• _GIVEN TASK_:
Only the lines from the first one through the line with "on the table." should be printed, exactly as they appear.

• _DATASET CONTENT_:
....

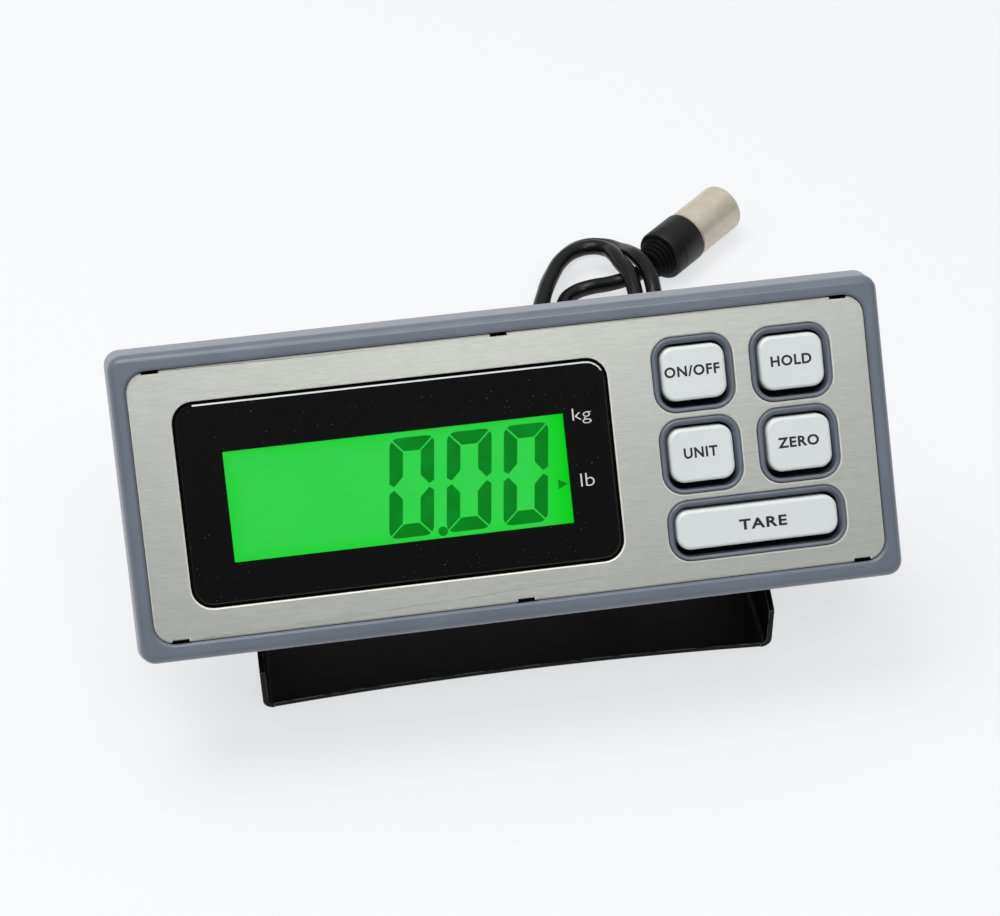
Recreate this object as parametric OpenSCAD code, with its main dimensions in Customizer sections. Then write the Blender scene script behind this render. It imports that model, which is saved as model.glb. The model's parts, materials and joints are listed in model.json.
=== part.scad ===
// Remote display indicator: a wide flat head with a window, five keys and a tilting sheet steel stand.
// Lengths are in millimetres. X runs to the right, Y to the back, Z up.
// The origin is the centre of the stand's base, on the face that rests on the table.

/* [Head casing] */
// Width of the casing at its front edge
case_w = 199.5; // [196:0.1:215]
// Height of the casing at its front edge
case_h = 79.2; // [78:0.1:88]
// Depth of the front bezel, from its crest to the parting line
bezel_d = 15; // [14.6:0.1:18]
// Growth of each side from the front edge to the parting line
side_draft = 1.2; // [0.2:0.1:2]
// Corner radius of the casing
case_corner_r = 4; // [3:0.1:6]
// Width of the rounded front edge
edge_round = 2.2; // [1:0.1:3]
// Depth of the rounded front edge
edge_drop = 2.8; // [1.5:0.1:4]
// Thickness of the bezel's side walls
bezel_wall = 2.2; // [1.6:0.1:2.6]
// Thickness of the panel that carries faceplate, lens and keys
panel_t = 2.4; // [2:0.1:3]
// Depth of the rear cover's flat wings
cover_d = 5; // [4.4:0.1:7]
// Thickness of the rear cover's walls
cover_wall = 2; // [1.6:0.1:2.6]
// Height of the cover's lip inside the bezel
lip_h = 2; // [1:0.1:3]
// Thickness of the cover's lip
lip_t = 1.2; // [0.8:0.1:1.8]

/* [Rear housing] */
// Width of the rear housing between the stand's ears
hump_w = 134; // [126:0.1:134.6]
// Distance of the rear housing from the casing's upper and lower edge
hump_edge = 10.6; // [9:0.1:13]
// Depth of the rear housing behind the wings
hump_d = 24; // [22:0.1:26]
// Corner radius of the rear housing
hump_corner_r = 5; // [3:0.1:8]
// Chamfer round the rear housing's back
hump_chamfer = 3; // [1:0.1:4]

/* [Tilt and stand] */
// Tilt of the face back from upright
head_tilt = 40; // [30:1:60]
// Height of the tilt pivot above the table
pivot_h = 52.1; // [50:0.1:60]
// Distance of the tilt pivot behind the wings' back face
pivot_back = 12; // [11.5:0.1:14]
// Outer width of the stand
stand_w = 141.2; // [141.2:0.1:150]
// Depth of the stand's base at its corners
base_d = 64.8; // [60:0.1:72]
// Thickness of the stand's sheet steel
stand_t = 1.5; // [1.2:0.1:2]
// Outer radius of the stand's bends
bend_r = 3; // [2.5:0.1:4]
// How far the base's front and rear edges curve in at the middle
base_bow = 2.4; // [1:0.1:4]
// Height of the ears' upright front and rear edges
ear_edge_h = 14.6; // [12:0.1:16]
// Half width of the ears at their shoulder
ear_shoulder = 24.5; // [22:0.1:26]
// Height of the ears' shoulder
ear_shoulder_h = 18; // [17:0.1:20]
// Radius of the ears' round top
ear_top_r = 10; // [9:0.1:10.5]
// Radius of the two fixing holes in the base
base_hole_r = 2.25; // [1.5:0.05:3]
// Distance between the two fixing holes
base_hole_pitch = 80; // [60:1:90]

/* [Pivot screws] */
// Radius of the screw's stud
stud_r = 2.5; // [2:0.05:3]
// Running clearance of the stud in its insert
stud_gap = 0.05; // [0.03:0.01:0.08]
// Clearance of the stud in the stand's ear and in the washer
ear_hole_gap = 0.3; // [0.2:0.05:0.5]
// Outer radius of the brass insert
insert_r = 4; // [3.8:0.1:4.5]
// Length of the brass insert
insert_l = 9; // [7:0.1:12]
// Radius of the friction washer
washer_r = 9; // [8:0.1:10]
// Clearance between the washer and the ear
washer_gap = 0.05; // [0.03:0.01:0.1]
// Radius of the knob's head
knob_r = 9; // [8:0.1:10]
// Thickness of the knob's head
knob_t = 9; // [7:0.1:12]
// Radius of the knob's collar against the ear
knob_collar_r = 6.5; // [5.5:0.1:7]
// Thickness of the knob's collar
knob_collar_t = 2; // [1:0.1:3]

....

• _EXERCISE OUTPUT_:
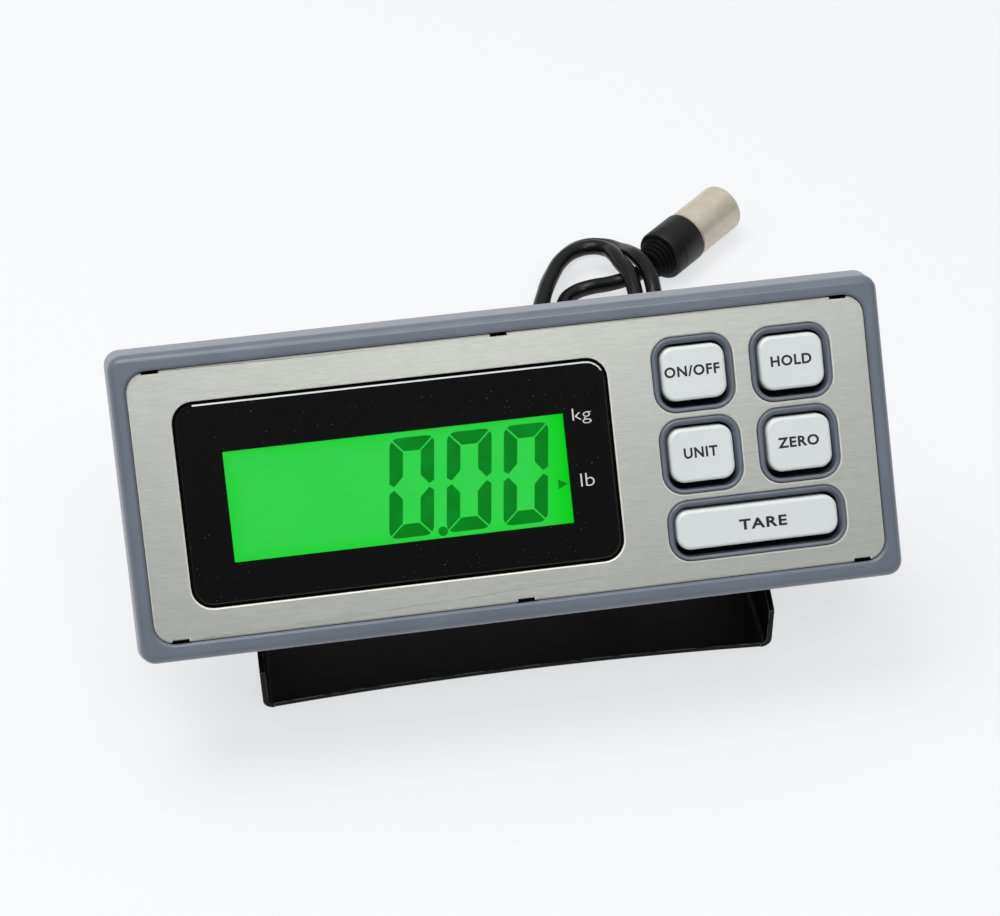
Recreate this object as parametric OpenSCAD code, with its main dimensions in Customizer sections. Then write the Blender scene script behind this render. It imports that model, which is saved as model.glb. The model's parts, materials and joints are listed in model.json.
=== part.scad ===
// Remote display indicator: a wide flat head with a window, five keys and a tilting sheet steel stand.
// Lengths are in millimetres. X runs to the right, Y to the back, Z up.
// The origin is the centre of the stand's base, on the face that rests on the table.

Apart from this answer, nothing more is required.